Identify the lines bearing the string "bodies" and gather them.

● **Supplied information**

━━━

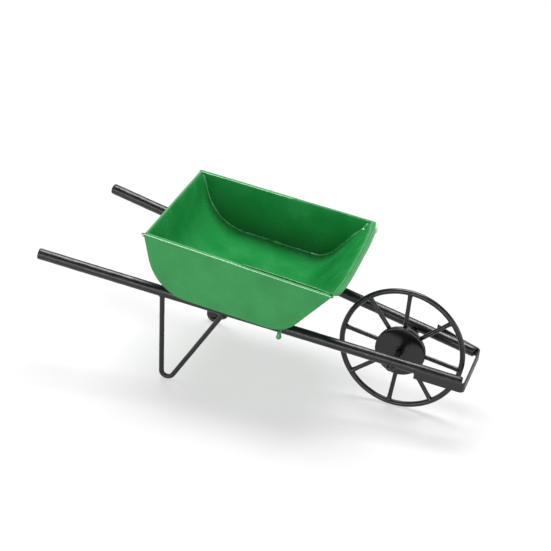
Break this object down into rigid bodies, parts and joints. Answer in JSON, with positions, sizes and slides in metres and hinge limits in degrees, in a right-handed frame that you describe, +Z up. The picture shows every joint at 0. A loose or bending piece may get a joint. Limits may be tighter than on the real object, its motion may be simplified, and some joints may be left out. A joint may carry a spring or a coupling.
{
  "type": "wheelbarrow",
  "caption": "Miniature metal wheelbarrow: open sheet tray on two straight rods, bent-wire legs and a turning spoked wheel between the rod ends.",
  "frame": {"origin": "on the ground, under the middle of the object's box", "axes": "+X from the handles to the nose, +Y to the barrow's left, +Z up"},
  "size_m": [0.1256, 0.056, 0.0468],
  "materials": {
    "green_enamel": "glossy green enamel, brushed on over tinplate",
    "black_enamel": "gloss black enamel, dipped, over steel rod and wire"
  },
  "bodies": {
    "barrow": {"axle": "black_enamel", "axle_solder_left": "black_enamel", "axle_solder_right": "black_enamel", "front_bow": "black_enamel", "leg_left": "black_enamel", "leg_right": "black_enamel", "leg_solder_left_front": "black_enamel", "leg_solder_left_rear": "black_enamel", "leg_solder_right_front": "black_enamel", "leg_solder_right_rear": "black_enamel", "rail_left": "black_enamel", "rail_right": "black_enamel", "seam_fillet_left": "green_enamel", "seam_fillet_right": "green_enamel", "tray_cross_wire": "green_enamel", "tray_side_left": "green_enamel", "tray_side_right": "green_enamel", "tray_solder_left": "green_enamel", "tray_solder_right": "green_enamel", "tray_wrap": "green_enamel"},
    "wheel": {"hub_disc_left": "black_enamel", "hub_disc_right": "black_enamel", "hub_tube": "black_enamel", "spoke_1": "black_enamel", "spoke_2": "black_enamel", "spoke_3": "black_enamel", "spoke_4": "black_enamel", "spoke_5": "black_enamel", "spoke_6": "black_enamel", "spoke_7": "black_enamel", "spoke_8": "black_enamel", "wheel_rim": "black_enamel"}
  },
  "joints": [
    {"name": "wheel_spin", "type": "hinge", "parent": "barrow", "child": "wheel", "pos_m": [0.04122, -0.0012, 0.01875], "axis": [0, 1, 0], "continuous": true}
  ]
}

━━━

● **Worked answer**
Break this object down into rigid bodies, parts and joints. Answer in JSON, with positions, sizes and slides in metres and hinge limits in degrees, in a right-handed frame that you describe, +Z up. The picture shows every joint at 0. A loose or bending piece may get a joint. Limits may be tighter than on the real object, its motion may be simplified, and some joints may be left out. A joint may carry a spring or a coupling.
  "bodies": {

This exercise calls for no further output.